Today, I found this long passage in one of my journals.

It appears as if the subject of evil frightens us; it is a dangerous subject in many ways and on many levels.  The first danger is that we see only the darkness cast by other people – individuals, communities, and nations.  Engaging the topic requires courage.  For Aristotle, courage was the most important virtue for without it he believed that we cannot practice any other virtue.  The second danger is that I/we fail to think about the evils that I/we are engaged in.  One effect of ignoring evils all around and in us is a way of being engaged in them.  It is not enough for us to look at the evil within.  At times we must take up arms against external evils.  Philip Hallie who fought in the French resistance against the Germans in WWII admired the pacifist people of a French village that defied Hitler to save Jews during the war; he resented them as well:  They didn’t stop Hitler.  They did nothing to stop Hitler.  A thousand villages would not have stopped Hitler.  It took decent murders like me to do it.  Murderers who had compunctions, but murderers nonetheless.  The cruelty that I perpetrated willingly was the only way to stop the cruel march that I and others like me were facing.  

 Sir Laurens van der Post noted that: Today what life demands of us most urgently is to find a means of overcoming evil without becoming another form of evil in its place. . .one culture after another is still running amok and men are still murdering one another in the belief that it is not they but their neighbors who are evil.

 A third danger is overlooking the price of repaying evil with evil.  Philip Hallie writes of his guilt over the killing of young German soldiers; he does not want to forget: If I did not keep aware of the conflict in my mind about being a decent killer, then I would be more immoral than I am . . . Because I deserve that agony; I want to believe in the preciousness of life and be a killer too.  And because I feel this way, I have to pay a price morally. 

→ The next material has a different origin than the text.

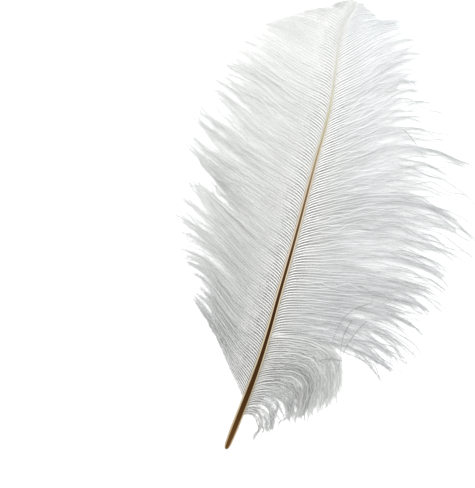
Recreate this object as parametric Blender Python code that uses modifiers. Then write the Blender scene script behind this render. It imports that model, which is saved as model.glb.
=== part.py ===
"""White ostrich plume, 22 cm long, lying face up on a level surface.

Frame: metres, +Z up. +Y runs from the quill's lower end to the plume's tip and +X points
to the plume's wide side. The origin is on the surface, under the middle of the outline.

Lengths in the tables are millimetres. A station is a distance along the shaft from the
quill's lower end. A heading is an angle in degrees, 0 straight out from the shaft's side
and 90 towards the tip.
"""

from typing import NamedTuple

import bmesh
import bpy
import numpy as np

MM = 0.001

# ---- driving dimensions, mm ----------------------------------------------------------
SHAFT_LENGTH = 216.0
OUTLINE_MIDDLE = (12.22, 111.01)  # middle of the outline, from the quill's lower end
FLAT_START = 5.0  # station from which the quill's underside is flat on the surface
LOCK_THICKNESS = 1.6  # along a lock's middle, at its root
LAYER_STEP = 0.4  # free ends of neighbours lie this far above and below each other
TIP_HEIGHT = 0.2  # where a lock's point touches down
ROOT_DEPTH = 0.3  # where the vane starts inside the shaft, as a share of its width
LEAST_HALF_WIDTH = 0.8  # of a lock's free end, before it narrows
MOST_HALF_SHARE = 0.12  # most of a lock's length that the same half width may be

# Line of the shaft seen from above: (forward, sideways).
SHAFT_BOW = (
    (0, 0.0), (30, 2.0), (60, 3.4), (100, 3.0), (140, 1.9),
    (168, 1.2), (186, -1.3), (204.5, -4.3), (215, -1.6),
)
# Rise of the shaft above its seat on the surface: (station, rise). The tip curls over.
SHAFT_RISE = (
    (0, 0.0), (18, 0.0), (40, 1.2), (80, 4.6), (120, 7.2), (160, 8.2),
    (190, 7.6), (202, 6.4), (210, 4.8), (216, 3.0),
)
# Width of the shaft: (station, width).
SHAFT_WIDTH = (
    (0, 1.6), (1.5, 2.9), (5, 3.7), (18, 4.6), (30, 4.5), (60, 4.2), (90, 3.7),
    (120, 3.0), (150, 2.1), (172, 1.5), (195, 1.0), (208, 0.7), (216, 0.4),
)
SHAFT_HEIGHT_SHARE = 0.92  # of its width
RING_STATIONS = (0.0, 1.5, 5.0, 18.0, *np.linspace(28.0, SHAFT_LENGTH, 20))

# Half width of a lock's free end, as a share of its room: (share of its length, share).
FREE_TAPER = ((0.6, 1.0), (0.75, 0.84), (0.88, 0.5), (0.95, 0.28), (1.0, 0.0))
WEB_SHARE = 0.6  # neighbours grow together up to this share of their length
EDGE_THICKNESS = 0.4  # of the web between two locks, as a share of LOCK_THICKNESS
TIP_THICKNESS = 0.15  # of a lock's point, as the same share


class Guide(NamedTuple):
    """How the vane grows at one station: the lock's length, and its heading at four
    places spread evenly from the shaft to the tip."""

    station: float
    length: float
    headings: tuple


class Vane(NamedTuple):
    """A row of locks along one side of the shaft, -1 left and +1 right."""

    name: str
    side: int
    first: float
    last: float
    count: int
    segments: int
    guides: tuple


LEFT_VANE = Vane("left", -1, 26.0, 213.5, 28, 8, (
    Guide(24, 34, (50, 51, 52, 46)),
    Guide(36, 46, (32, 38, 40, 30)),
    Guide(46, 46, (28, 30, 38, 22)),
    Guide(55, 54, (28, 26, 34, 2)),
    Guide(67, 56, (22, 28, 20, 2)),
    Guide(77, 62, (34, 28, 26, 8)),
    Guide(87, 60, (36, 24, 32, 32)),
    Guide(99, 69, (32, 21, 28, 38)),
    Guide(118, 63, (32, 15, 20, 30)),
    Guide(141, 59, (30, 18, 24, 24)),
    Guide(156, 55, (28, 15, 20, 6)),
    Guide(172, 50, (20, 14, 16, 0)),
    Guide(187, 36, (14, 13, 20, -2)),
    Guide(200, 27, (18, 17, 13, -8)),
    Guide(206, 21, (26, 24, 16, -2)),
    Guide(211, 16, (48, 40, 28, 12)),
    Guide(216, 9, (82, 74, 60, 44)),
))
RIGHT_VANE = Vane("right", 1, 61.0, 213.5, 26, 8, (
    Guide(58, 66, (16, 14, -6, -20)),
    Guide(67, 74, (17, 11, 2, -28)),
    Guide(78, 75, (18, 11, -2, -28)),
    Guide(90, 79, (22, 14, 2, -24)),
    Guide(99, 84, (30, 21, 0, -21)),
    Guide(118, 85, (36, 24, 2, -26)),
    Guide(137, 80, (40, 36, 4, -14)),
    Guide(147, 67, (44, 38, 16, -14)),
    Guide(156, 56, (38, 36, 30, -20)),
    Guide(166, 49, (42, 42, 36, -16)),
    Guide(179, 44, (42, 46, 40, 5)),
    Guide(192, 33, (46, 52, 40, 18)),
    Guide(202, 27, (47, 45, 27, 8)),
    Guide(209, 20, (52, 43, 22, 2)),
    Guide(213, 14, (66, 55, 36, 16)),
    Guide(216, 9, (84, 76, 58, 40)),
))
TUFT = Vane("tuft", 1, 27.0, 57.5, 7, 10, (
    Guide(25, 27, (45, -5, -74, -98)),
    Guide(31, 35, (42, 6, -66, -92)),
    Guide(37, 43, (26, 10, -78, -88)),
    Guide(46, 52, (30, 0, -84, -84)),
    Guide(54, 60, (14, 2, -72, -84)),
    Guide(60, 64, (16, 4, -58, -80)),
))

WHITE_BARBS = (0.66, 0.67, 0.66, 1.0)
BARB_ROUGHNESS = 0.75


# ---- curves --------------------------------------------------------------------------
def smooth(x, knots):
    """A smooth curve through (place, value) knots, read at x. Values may be rows."""
    places = np.array([place for place, _ in knots], float)
    values = np.array([value for _, value in knots], float)
    slopes = np.gradient(values, places, axis=0)
    i = int(np.clip(np.searchsorted(places, x) - 1, 0, len(places) - 2))
    span = places[i + 1] - places[i]
    t = float(np.clip((x - places[i]) / span, 0.0, 1.0))
    start = (1 + 2 * t) * (1 - t) ** 2 * values[i] + t * (1 - t) ** 2 * span * slopes[i]
    end = t * t * (3 - 2 * t) * values[i + 1] - t * t * (1 - t) * span * slopes[i + 1]
    return start + end


def shaft_width(station):
    return float(smooth(station, SHAFT_WIDTH))


def shaft_height(station):
    return SHAFT_HEIGHT_SHARE * shaft_width(station)


def shaft_centre(station):
    """The middle of the shaft at a station. Its underside is flat on the surface under the
    quill, then rises in one low arch."""
    forward = station * SHAFT_BOW[-1][0] / SHAFT_LENGTH
    seat = shaft_height(max(station, FLAT_START)) / 2
    up = seat + max(0.0, float(smooth(station, SHAFT_RISE)))
    return np.array([float(smooth(forward, SHAFT_BOW)), forward, up])


def shaft_direction(station):
    step = 0.5
    along = shaft_centre(station + step) - shaft_centre(station - step)
    return along / np.linalg.norm(along)


def barb_line(vane, station):
    """Points along the barb that grows at a station. Its heading turns from guide to guide,
    and its height falls from the shaft's to the surface."""
    length = float(smooth(station, [(g.station, g.length) for g in vane.guides]))
    headings = smooth(station, [(g.station, g.headings) for g in vane.guides])
    shares = np.linspace(0.0, 1.0, vane.segments + 1)
    turning = list(zip(np.linspace(0.0, 1.0, len(headings)), headings))
    middles = np.radians([smooth(t, turning) for t in (shares[1:] + shares[:-1]) / 2])
    step = length / vane.segments
    steps = step * np.column_stack([vane.side * np.cos(middles), np.sin(middles)])
    root = shaft_centre(np.clip(station, 0.0, SHAFT_LENGTH))
    flat = root[:2] + np.vstack([[0.0, 0.0], np.cumsum(steps, axis=0)])
    height = root[2] + (TIP_HEIGHT - root[2]) * shares**2
    return np.column_stack([flat, height])


# ---- solids --------------------------------------------------------------------------
def material(name, colour, roughness):
    made = bpy.data.materials.new(name)
    made.use_nodes = True
    surface = made.node_tree.nodes["Principled BSDF"]
    surface.inputs["Base Color"].default_value = colour
    surface.inputs["Roughness"].default_value = roughness
    surface.inputs["Metallic"].default_value = 0.0
    return made


def loft(name, rings, collection):
    """A closed solid through rings of equal size, with a flat face at each end."""
    shift = np.array([*OUTLINE_MIDDLE, 0.0])
    bm = bmesh.new()
    rows = [[bm.verts.new((p - shift) * MM) for p in ring] for ring in rings]
    for near, far in zip(rows, rows[1:]):
        for i in range(len(near)):
            j = (i + 1) % len(near)
            bm.faces.new((near[i], near[j], far[j], far[i]))
    bm.faces.new(rows[0])
    bm.faces.new(rows[-1])
    bmesh.ops.recalc_face_normals(bm, faces=bm.faces)
    mesh = bpy.data.meshes.new(name)
    bm.to_mesh(mesh)
    bm.free()
    made = bpy.data.objects.new(name, mesh)
    collection.objects.link(made)
    return made


def shaft(collection):
    """Quill and rachis in one: an eight-sided bar with a flat underside, which tapers from
    the blunt lower end's shoulder to a thread at the tip."""
    corners = np.radians(np.arange(22.5, 360.0, 45.0))
    reach = 1 / np.cos(np.radians(22.5))  # puts the bar's flats at its width and height
    rings = []
    for station in RING_STATIONS:
        along = shaft_direction(station)
        across = np.cross(along, (0.0, 0.0, 1.0))
        across /= np.linalg.norm(across)
        above = np.cross(across, along)
        half_width = reach * shaft_width(station) / 2
        half_height = reach * shaft_height(station) / 2
        centre = shaft_centre(station)
        rings.append([
            centre + across * half_width * np.cos(a) + above * half_height * np.sin(a)
            for a in corners
        ])
    return loft("feather", rings, collection)


class LockSheet:
    """The middle surface of a vane: locks side by side, which share their edges near the
    shaft and narrow to points beyond. Each vertex carries a share of the full thickness."""

    def __init__(self, vane):
        self.vane = vane
        self.pitch = (vane.last - vane.first) / (vane.count - 1)
        self.shares = np.linspace(0.0, 1.0, vane.segments + 1)
        self.web_rows = int(round(WEB_SHARE * vane.segments))
        self.bm = bmesh.new()
        self.thickness = []

    def line(self, index):
        """The barb at a whole lock index, or at a half one between two locks."""
        station = self.vane.first + index * self.pitch
        points = barb_line(self.vane, station)
        points[0, 0] += self.vane.side * ROOT_DEPTH * shaft_width(station)
        return points

    def vertex(self, point, share):
        self.thickness.append(share)
        return self.bm.verts.new((point - np.array([*OUTLINE_MIDDLE, 0.0])) * MM)

    def web_edge(self, index):
        points = self.line(index)
        return [self.vertex(points[i], EDGE_THICKNESS) for i in range(self.web_rows + 1)]

    def add_lock(self, index, low, high):
        """One lock between the web edges low and high."""
        middle = self.line(index)
        length = float(np.linalg.norm(np.diff(middle, axis=0), axis=1).sum())
        spread = (self.line(index + 0.5) - self.line(index - 0.5)) / 2
        layer = LAYER_STEP * (1 if index % 2 else 0)
        low, high, ridge = list(low), list(high), []
        for i, share in enumerate(self.shares):
            free = max(0.0, (share - WEB_SHARE) / (1.0 - WEB_SHARE))
            centre = middle[i] + np.array([0.0, 0.0, layer * np.sin(np.pi * free)])
            ridge.append(self.vertex(centre, 1.0 + (TIP_THICKNESS - 1.0) * share))
            if i <= self.web_rows or i == self.vane.segments:
                continue
            ahead = middle[i + 1] - middle[i - 1]
            square = np.array([-ahead[1], ahead[0], 0.0]) / np.hypot(*ahead[:2])
            square *= self.vane.side
            half = min(float(spread[i] @ square), MOST_HALF_SHARE * length)
            half = max(half, LEAST_HALF_WIDTH)
            half *= float(smooth(share, FREE_TAPER))
            edge = EDGE_THICKNESS * (1.0 - free / 2)
            low.append(self.vertex(centre - square * half, edge))
            high.append(self.vertex(centre + square * half, edge))
        for i in range(self.vane.segments - 1):
            self.bm.faces.new((low[i], ridge[i], ridge[i + 1], low[i + 1]))
            self.bm.faces.new((ridge[i], high[i], high[i + 1], ridge[i + 1]))
        self.bm.faces.new((low[-1], ridge[-2], ridge[-1]))
        self.bm.faces.new((ridge[-2], high[-1], ridge[-1]))

    def build(self, collection):
        """The vane as an object that a Solidify modifier thickens to its vertices' shares."""
        edges = [self.web_edge(k - 0.5) for k in range(self.vane.count + 1)]
        for k in range(self.vane.count):
            self.add_lock(k, edges[k], edges[k + 1])
        bmesh.ops.recalc_face_normals(self.bm, faces=self.bm.faces)
        mesh = bpy.data.meshes.new(self.vane.name)
        self.bm.to_mesh(mesh)
        self.bm.free()
        made = bpy.data.objects.new(self.vane.name, mesh)
        collection.objects.link(made)
        group = made.vertex_groups.new(name="thickness")
        for i, share in enumerate(self.thickness):
            group.add([i], share, "REPLACE")
        thicken = made.modifiers.new("thicken", "SOLIDIFY")
        thicken.thickness = LOCK_THICKNESS * MM
        thicken.offset = 0.0
        thicken.vertex_group = group.name
        made.hide_render = True
        made.display_type = "WIRE"
        return made


def clear_scene():
    for old in list(bpy.data.objects):
        bpy.data.objects.remove(old, do_unlink=True)


def new_collection(name):
    made = bpy.data.collections.new(name)
    bpy.context.scene.collection.children.link(made)
    return made


def main():
    clear_scene()
    plume = new_collection("ostrich_feather")
    vanes = new_collection("vanes")
    feather = shaft(plume)
    feather.data.materials.append(material("white_barbs", WHITE_BARBS, BARB_ROUGHNESS))
    for vane in (LEFT_VANE, RIGHT_VANE, TUFT):
        LockSheet(vane).build(vanes)
    fuse = feather.modifiers.new("fuse_vanes", "BOOLEAN")
    fuse.operation = "UNION"
    fuse.solver = "EXACT"
    fuse.operand_type = "COLLECTION"
    fuse.collection = vanes


main()
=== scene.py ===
"""Looks of a white ostrich plume, 22 cm long, that lies face up on a level surface.

Everything grows from one curve, the shaft. A row of barbs stands along each side of it, with a
looser row under each, and a curled tuft of down hangs from its lower right. A barb is a thin
tapered tube that carries rows of finer spikes, its barbules, and barbs gather in strands
towards their tips.

Frame: metres, +Z up, +Y from the quill's lower end to the tip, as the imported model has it.
Tables are in millimetres. A station is a distance along the shaft from the quill's lower end.
A heading is an angle in degrees, 0 straight out from the shaft's side and 90 towards the tip.
A share runs from 0 at a barb's root to 1 at its tip. A rank runs from 0 at a row's first barb
to 1 at its last. On the surface map of a row, U is the share and V the rank.
"""

import logging
from dataclasses import dataclass, field, replace
from enum import Enum

import bpy
import numpy as np
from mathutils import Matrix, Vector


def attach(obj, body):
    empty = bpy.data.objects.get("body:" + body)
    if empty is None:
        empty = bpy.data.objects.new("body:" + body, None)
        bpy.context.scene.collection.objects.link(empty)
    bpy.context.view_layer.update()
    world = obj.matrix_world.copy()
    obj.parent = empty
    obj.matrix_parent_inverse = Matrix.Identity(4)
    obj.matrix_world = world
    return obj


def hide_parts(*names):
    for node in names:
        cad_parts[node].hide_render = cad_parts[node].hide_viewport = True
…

 Not forgetting what others have done carries its own danger as well.  An evil you cannot forget or forgive lives on in your heart, and continues to affect you and those around you in countless ways.  The more one thinks about particular evils done to one, the greater the risk that one will do evil and the less able it will be to see that this is itself evil.

A fourth danger is that we come to imitate it.  Paradoxically, we find evil to be attractive, if not seductive.  Gregory Curtis captured this when he wrote: We must search for the good, while evil finds us out.  In Eden, Eve did not go looking for the serpent; rather, it came to her.  Evil accepts us.  It does not require us to improve.  No matter how great our faults, evil will embrace us.  Evil validates our weaknesses and our secret appetites.  It tells us we’re all right.  Evil does not ask us to feel guilty.  You are what you are, evil says.  In fact, if you want to, you can get worse. 

 You and I cannot escape the battle between good and evil; we will always be part of it.